Any changes you make at this stage aren’t going to be anything special in their own right. If you’re making big changes at this point, something has gone wrong earlier in the process.
However, these final steps are important — for the health of the code base, as well as for your colleagues’ opinions of you. I think of this step like polishing a car; the bulk of the work is done when washing the car, but what makes it really shine is the polish at the end.
Self-Review the PR
Most platforms will present you with a diff when you’re creating your PR, I always use this to do one last sweep of my code.
Reviewing your own code is invaluable. It allows you to take a holistic view of your own work and see if you can improve it further. It’s also an excellent chance to spot mistakes such as typos or leftover debug code.
I’d say 80% of the time, I find something to improve upon. Usually they’re small things — perhaps a better naming for a particular test case, a tweak to update the documentation, or some small readability improvements in the code.
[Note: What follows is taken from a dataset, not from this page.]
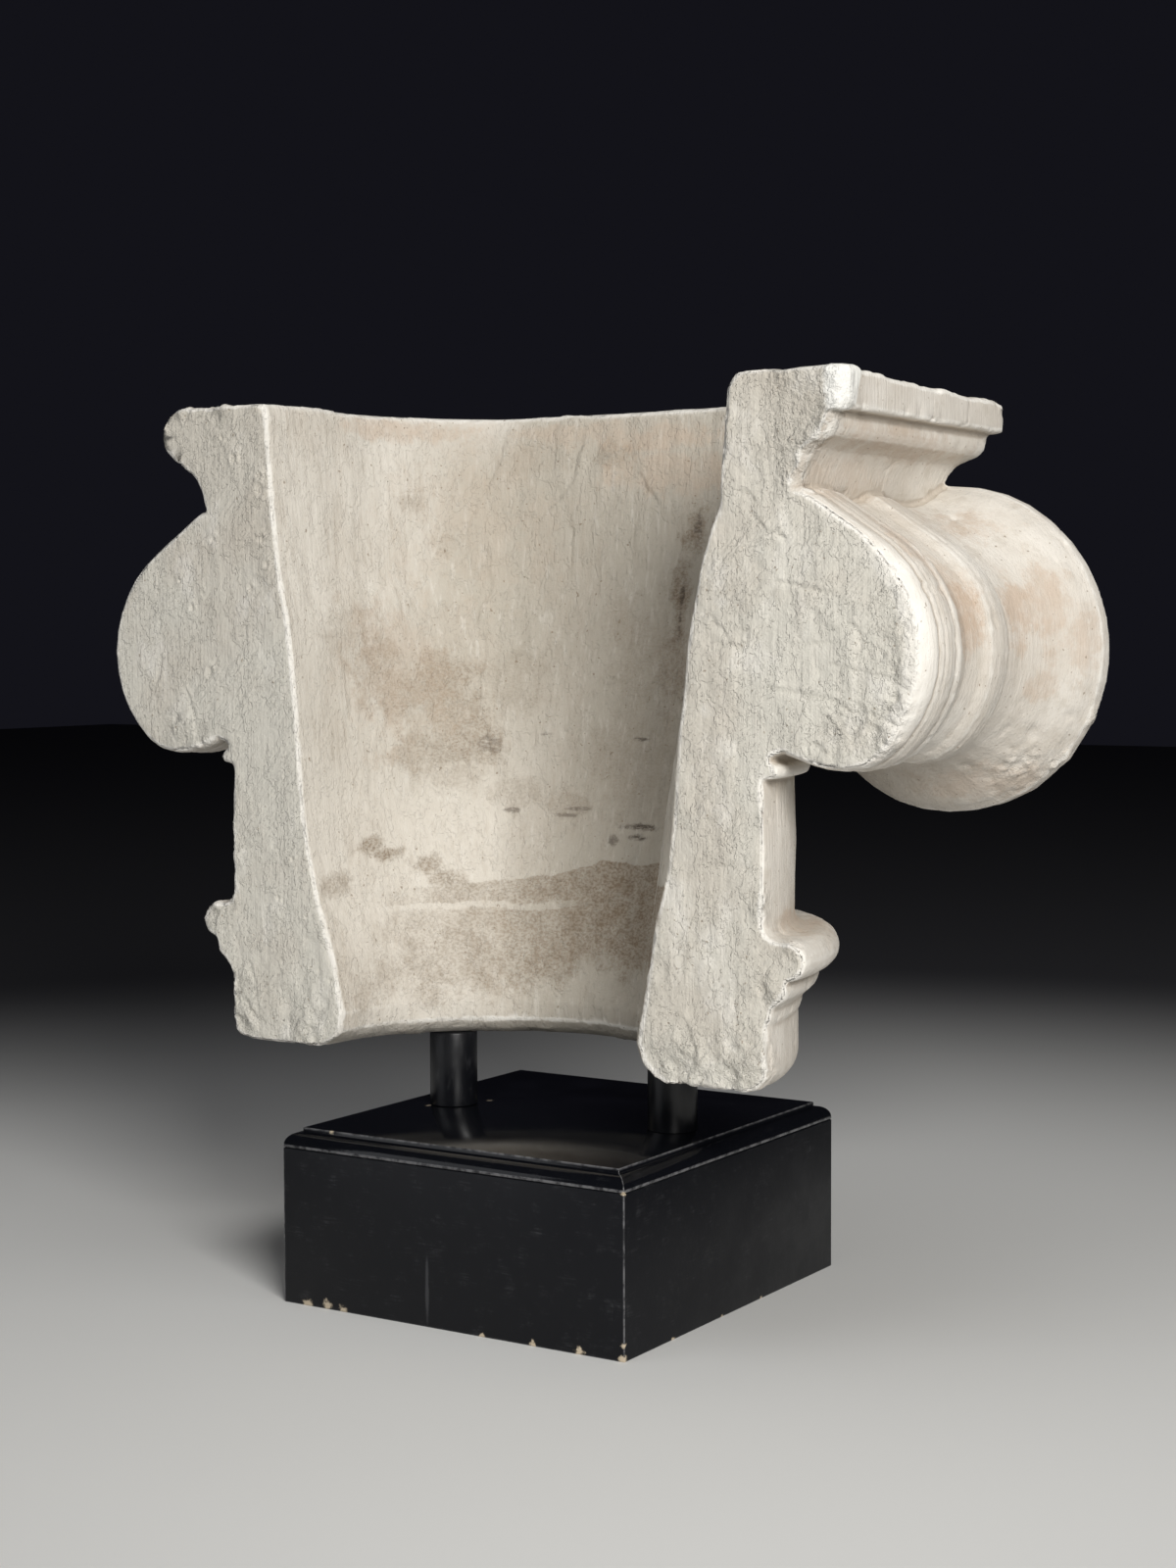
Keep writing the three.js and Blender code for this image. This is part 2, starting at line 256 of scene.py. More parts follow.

It’s also a good chance to check you’ve satisfied the acceptance criteria for the story you’re working on.
Pull-Request Size
Before you raise your PR, take a look at the number of lines changed. If you’re raising a PR that contains hundreds of lines changed — or even worse over 1,000 — the chances are at least one of two things will happen:
- No one reviews the PR in any sort of timely manner, and you have to repeatedly chase colleagues to do so, as the task of reviewing a big PR is quite a daunting one.
- Your colleagues will skim read very quickly and then approve the PR — either because they don’t have time to review such a big PR, or they simply can’t comprehend everything going in the PR due to its size.